La Tour, Georges de (1593–1652). French painter, active at Lunéville in the Duchy of Lorraine. He had a successful career (his paintings were owned by Louis XIII, Cardinal Richelieu, and the Duke of Lorraine), but his name sank into oblivion after his death and it was not until the 20th century that he was rediscovered and hailed as the most inspired of
Caravaggesque painters. Little is recorded of his life (although he is known to have been arrogant and unpopular with his neighbours) and it is a matter of dispute whether he gained his knowledge of Caravaggio's style via painters of the Utrecht School such as
Honthorst or by travelling to Italy.

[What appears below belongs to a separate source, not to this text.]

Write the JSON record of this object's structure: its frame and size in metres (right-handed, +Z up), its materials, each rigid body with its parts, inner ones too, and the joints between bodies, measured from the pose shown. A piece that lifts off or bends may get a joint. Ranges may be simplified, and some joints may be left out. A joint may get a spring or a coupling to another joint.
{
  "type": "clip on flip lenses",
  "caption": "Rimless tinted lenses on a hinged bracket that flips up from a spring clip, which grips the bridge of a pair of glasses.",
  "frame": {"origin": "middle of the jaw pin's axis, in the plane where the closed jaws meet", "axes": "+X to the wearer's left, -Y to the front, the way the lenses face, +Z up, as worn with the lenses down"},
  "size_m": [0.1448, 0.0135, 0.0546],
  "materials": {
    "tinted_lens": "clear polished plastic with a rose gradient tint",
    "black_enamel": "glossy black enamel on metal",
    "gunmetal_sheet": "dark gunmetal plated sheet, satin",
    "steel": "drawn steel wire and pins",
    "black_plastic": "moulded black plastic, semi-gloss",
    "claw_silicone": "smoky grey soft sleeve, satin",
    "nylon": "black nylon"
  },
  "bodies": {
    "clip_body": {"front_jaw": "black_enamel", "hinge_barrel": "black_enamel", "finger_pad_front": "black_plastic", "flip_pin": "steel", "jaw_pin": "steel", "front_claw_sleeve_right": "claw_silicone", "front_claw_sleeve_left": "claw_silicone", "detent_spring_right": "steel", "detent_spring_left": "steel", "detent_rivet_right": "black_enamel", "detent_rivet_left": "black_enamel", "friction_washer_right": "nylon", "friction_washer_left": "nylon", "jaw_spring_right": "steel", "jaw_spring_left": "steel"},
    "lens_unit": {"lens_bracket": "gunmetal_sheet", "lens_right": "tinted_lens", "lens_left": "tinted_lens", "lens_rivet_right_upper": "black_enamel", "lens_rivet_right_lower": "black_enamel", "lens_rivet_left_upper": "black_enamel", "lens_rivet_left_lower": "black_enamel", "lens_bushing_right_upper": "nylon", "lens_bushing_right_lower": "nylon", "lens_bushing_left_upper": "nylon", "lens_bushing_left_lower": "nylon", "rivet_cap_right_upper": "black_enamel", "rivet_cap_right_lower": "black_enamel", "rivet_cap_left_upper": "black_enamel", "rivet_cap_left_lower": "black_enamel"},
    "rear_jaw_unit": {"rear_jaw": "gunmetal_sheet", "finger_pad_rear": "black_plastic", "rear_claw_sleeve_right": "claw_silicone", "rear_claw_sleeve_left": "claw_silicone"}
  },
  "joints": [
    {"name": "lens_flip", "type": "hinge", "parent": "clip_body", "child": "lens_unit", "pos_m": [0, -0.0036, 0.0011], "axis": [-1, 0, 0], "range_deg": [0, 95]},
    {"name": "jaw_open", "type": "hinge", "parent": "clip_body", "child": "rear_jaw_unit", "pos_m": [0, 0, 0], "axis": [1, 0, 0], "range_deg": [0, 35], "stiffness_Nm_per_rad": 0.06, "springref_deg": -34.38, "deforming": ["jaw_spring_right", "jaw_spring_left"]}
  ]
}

Like Honthorst he is particularly associated with nocturnal scenes and with the use of a candle as the light source in a painting. La Tour's handling of light is more subtle and sensitive, however, and he is grander in conception and more sombre in mood. In his mature work he smoothed the forms of his figures until they approached geometric simplicity and achieved a feeling of monumental stillness that is considered to represent the spirit of 17th-century French
classicism no less than the paintings of
Philippe de Champaigne and
Poussin in their different fields. Only three of La Tour's paintings are dated—the
Payment of Dues (1634?, Picture Gal., Lviv, Ukraine);
Penitent St Peter (1645, Cleveland Mus. of Art); the
Denial of St Peter (1650, Mus. B.-A., Nantes)—and there is much scholarly debate about his chronology. The works associated with the beginning of his career are daylit scenes of such subjects as peasants and card-sharpers; they are very different in spirit from the calm and majestic religious images of his maturity and have become controversial as regards attribution as well as dating. It has been argued (and hotly disputed) that the
Fortune Teller (Met. Mus., New York) is a modern fake, and although the status of most of the other early works as authentic (and high-quality) 17th-century French paintings is not denied, their attribution to La Tour (which rests almost entirely on stylistic evidence) has been questioned. Another problem in La Tour studies is that many of his undeniably authentic compositions exist in more than one version, and the studio replicas (as they appear to be) are sometimes of extremely high quality; the versions of
St Sebastian Tended by St Irene in the Louvre, Paris, and the Gemäldegalerie, Berlin, for example, are each extraordinarily beautiful. La Tour's son
Étienne (1621–92) worked in his father's studio and may have been responsible for some of the replicas. No independent works certainly by him are known, but the
Education of the Virgin (Frick Coll., New York), signed ‘de la Tour’, has been attributed to him.